--- Start DATA IN THIS EXERCISE ---

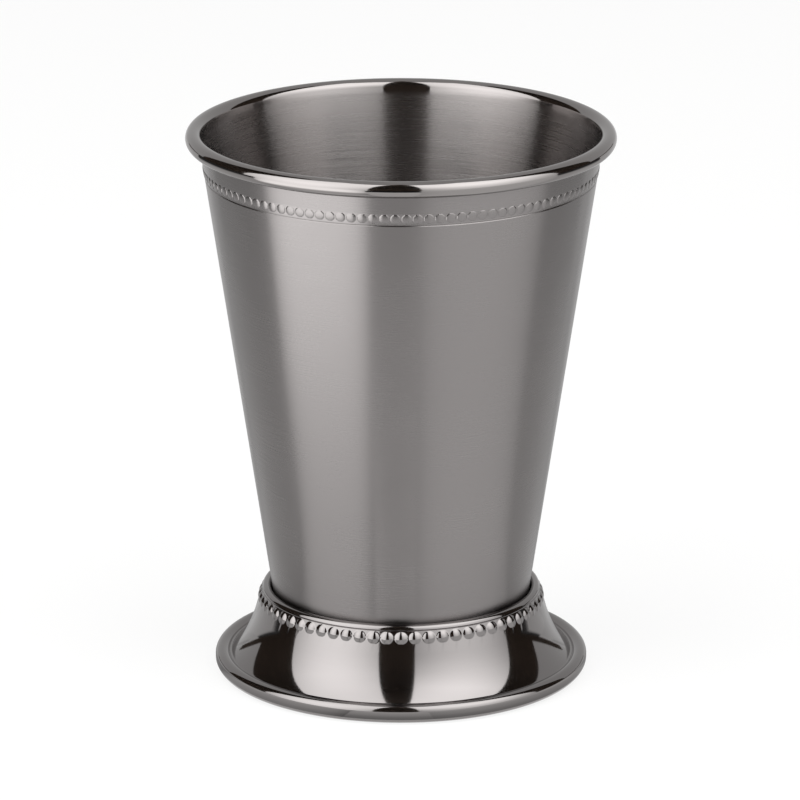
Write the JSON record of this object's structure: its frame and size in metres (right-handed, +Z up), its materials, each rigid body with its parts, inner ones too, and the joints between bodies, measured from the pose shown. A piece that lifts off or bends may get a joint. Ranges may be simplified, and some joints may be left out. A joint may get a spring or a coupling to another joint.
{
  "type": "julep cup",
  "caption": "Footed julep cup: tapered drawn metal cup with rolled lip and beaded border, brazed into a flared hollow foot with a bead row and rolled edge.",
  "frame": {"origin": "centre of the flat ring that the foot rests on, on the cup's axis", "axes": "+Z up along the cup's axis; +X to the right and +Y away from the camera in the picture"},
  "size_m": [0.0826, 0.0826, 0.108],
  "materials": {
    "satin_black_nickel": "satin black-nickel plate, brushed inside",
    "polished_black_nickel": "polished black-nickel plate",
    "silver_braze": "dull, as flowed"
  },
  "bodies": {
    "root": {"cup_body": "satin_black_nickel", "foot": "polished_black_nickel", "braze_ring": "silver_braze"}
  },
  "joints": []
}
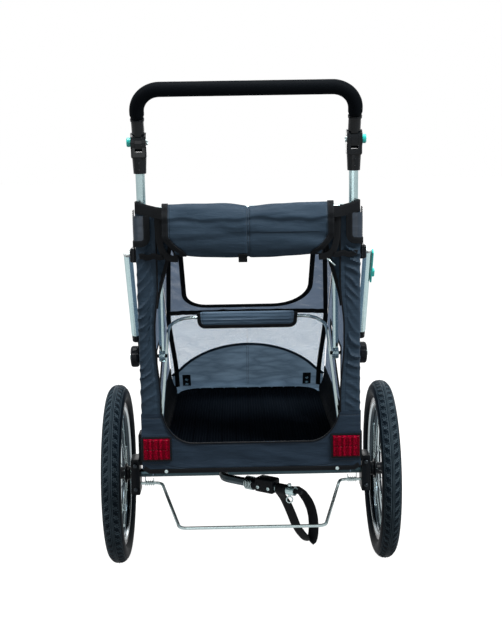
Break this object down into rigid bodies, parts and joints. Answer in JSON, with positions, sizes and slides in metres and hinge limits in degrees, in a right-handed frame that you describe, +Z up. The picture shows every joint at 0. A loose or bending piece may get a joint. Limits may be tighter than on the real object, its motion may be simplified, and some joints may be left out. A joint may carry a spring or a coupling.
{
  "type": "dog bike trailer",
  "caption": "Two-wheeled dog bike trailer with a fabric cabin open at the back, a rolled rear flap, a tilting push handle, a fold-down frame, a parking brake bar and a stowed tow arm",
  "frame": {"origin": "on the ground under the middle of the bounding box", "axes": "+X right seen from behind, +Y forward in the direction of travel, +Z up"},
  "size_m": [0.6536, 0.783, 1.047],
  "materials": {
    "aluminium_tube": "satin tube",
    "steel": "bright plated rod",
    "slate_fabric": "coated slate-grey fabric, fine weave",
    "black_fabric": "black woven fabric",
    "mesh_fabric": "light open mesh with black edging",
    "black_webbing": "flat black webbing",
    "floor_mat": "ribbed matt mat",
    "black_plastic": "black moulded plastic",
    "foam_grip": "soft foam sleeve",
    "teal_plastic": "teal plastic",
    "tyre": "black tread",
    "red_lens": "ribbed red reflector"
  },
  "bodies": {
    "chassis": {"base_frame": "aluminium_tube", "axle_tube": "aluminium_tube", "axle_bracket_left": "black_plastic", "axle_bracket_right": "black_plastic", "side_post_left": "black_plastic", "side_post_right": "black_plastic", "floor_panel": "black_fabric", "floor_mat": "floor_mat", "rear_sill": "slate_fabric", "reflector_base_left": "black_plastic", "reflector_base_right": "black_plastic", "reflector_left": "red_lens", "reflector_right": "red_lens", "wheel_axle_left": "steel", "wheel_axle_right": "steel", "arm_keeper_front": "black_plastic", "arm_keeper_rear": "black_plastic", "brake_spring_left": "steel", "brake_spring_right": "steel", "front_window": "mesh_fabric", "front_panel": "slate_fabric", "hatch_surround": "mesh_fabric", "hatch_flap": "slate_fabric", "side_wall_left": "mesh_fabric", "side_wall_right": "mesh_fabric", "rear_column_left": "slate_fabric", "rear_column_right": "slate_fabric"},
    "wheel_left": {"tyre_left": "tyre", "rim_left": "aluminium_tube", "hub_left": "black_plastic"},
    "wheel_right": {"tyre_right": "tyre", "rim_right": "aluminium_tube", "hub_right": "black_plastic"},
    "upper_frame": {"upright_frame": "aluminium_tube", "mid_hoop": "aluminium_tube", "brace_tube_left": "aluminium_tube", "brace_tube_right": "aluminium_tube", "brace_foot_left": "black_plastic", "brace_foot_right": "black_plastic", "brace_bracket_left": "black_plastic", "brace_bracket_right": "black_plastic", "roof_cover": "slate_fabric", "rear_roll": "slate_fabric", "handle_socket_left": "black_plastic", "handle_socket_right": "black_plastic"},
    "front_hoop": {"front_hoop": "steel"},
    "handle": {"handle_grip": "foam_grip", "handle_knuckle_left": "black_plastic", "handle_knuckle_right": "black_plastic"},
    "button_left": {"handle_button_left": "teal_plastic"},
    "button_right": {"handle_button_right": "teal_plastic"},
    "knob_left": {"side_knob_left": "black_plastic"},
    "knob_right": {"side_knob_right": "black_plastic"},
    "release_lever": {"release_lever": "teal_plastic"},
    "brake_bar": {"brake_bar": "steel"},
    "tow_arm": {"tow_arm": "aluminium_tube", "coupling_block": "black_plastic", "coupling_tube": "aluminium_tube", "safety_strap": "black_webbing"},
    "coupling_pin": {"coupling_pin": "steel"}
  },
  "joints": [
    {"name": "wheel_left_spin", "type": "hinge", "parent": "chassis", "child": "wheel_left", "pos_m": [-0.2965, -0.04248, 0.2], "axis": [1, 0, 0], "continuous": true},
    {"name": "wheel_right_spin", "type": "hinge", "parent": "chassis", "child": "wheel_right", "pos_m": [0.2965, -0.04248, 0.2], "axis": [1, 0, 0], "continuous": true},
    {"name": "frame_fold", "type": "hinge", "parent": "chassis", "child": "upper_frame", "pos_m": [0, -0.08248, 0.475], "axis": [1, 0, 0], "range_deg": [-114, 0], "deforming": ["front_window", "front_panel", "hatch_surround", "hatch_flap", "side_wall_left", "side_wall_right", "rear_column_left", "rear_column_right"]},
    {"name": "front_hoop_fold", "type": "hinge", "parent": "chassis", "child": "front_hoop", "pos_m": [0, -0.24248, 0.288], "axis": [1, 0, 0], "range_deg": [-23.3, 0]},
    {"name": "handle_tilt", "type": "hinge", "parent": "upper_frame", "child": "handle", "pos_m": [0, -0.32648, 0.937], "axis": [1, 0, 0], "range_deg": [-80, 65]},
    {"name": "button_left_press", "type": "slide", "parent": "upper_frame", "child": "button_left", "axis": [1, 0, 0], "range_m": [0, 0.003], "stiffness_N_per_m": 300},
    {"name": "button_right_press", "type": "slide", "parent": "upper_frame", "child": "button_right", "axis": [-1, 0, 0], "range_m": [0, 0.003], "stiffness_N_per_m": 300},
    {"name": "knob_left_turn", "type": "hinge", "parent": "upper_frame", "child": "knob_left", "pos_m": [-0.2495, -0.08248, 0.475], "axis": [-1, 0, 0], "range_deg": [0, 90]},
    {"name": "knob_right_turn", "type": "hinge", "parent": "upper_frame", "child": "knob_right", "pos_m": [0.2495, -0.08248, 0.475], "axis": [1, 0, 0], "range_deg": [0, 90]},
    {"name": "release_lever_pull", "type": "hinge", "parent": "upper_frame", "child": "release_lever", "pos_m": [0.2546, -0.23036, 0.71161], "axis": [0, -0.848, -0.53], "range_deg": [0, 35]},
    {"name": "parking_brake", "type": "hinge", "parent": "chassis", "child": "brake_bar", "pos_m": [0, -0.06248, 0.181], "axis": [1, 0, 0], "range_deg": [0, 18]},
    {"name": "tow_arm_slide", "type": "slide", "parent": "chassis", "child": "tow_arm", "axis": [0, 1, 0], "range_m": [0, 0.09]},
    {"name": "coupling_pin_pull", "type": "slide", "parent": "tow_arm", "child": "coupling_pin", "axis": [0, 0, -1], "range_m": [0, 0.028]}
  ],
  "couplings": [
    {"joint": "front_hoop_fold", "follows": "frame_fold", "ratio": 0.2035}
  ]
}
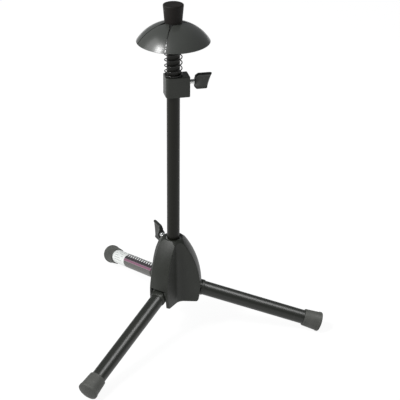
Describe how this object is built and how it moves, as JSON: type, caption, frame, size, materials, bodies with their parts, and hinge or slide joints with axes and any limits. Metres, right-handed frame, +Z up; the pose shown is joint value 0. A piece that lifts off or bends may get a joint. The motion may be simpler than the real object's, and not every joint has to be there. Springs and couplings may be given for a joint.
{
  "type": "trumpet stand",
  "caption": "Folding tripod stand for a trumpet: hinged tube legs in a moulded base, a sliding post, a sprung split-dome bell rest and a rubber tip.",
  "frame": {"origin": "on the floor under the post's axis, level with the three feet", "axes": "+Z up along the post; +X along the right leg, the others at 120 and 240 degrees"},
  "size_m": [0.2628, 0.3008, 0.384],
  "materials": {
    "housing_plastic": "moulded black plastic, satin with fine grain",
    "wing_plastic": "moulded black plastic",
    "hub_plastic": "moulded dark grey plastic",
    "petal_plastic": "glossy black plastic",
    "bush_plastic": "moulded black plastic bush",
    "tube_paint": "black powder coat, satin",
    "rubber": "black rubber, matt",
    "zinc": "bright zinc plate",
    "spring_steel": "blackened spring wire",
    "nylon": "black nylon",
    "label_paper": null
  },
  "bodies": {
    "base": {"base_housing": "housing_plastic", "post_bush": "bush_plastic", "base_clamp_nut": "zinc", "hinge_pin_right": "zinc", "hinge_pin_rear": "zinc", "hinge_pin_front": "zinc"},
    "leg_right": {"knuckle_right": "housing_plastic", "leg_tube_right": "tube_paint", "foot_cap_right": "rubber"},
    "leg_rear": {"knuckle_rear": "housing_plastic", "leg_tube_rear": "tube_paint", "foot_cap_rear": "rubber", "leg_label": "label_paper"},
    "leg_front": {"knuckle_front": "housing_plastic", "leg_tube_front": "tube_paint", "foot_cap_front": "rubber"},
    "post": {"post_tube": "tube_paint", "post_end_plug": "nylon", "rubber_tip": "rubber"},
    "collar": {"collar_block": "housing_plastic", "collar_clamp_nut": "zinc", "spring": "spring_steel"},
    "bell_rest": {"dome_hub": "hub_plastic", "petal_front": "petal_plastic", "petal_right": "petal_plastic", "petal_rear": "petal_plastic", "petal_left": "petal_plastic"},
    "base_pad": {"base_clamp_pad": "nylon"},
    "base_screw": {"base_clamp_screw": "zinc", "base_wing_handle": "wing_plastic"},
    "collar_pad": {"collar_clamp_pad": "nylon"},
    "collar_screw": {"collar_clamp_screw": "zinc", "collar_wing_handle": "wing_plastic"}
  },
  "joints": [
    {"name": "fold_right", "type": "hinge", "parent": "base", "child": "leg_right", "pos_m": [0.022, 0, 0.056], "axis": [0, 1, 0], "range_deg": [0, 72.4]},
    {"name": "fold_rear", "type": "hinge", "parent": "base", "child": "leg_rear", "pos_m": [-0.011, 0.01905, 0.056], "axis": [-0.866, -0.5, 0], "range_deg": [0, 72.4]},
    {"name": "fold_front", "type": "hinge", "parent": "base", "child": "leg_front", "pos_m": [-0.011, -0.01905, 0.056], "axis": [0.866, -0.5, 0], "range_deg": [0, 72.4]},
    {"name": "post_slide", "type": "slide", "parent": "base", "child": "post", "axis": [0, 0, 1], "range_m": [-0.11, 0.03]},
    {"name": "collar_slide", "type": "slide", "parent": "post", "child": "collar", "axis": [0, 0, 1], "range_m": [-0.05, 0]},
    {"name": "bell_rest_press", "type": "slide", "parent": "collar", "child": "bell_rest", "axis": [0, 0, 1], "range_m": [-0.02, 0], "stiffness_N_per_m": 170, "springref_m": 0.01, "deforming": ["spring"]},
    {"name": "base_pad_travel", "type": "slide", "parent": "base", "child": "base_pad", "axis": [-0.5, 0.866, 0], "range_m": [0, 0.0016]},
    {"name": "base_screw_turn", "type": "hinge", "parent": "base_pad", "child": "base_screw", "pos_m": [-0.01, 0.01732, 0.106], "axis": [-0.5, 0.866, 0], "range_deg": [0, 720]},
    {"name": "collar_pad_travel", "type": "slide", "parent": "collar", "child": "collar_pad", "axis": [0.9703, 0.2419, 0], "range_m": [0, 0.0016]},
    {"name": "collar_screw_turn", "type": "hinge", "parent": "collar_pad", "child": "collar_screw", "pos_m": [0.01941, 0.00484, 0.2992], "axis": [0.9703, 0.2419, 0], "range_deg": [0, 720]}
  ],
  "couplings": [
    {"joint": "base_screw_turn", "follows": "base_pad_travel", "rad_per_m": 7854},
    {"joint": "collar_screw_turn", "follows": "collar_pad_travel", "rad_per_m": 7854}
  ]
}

--- End DATA IN THIS EXERCISE ---

SHORT TASK: Read the data above and pull out each line that holds the string "down".

THE RESPONSE:
Break this object down into rigid bodies, parts and joints. Answer in JSON, with positions, sizes and slides in metres and hinge limits in degrees, in a right-handed frame that you describe, +Z up. The picture shows every joint at 0. A loose or bending piece may get a joint. Limits may be tighter than on the real object, its motion may be simplified, and some joints may be left out. A joint may carry a spring or a coupling.
  "caption": "Two-wheeled dog bike trailer with a fabric cabin open at the back, a rolled rear flap, a tilting push handle, a fold-down frame, a parking brake bar and a stowed tow arm",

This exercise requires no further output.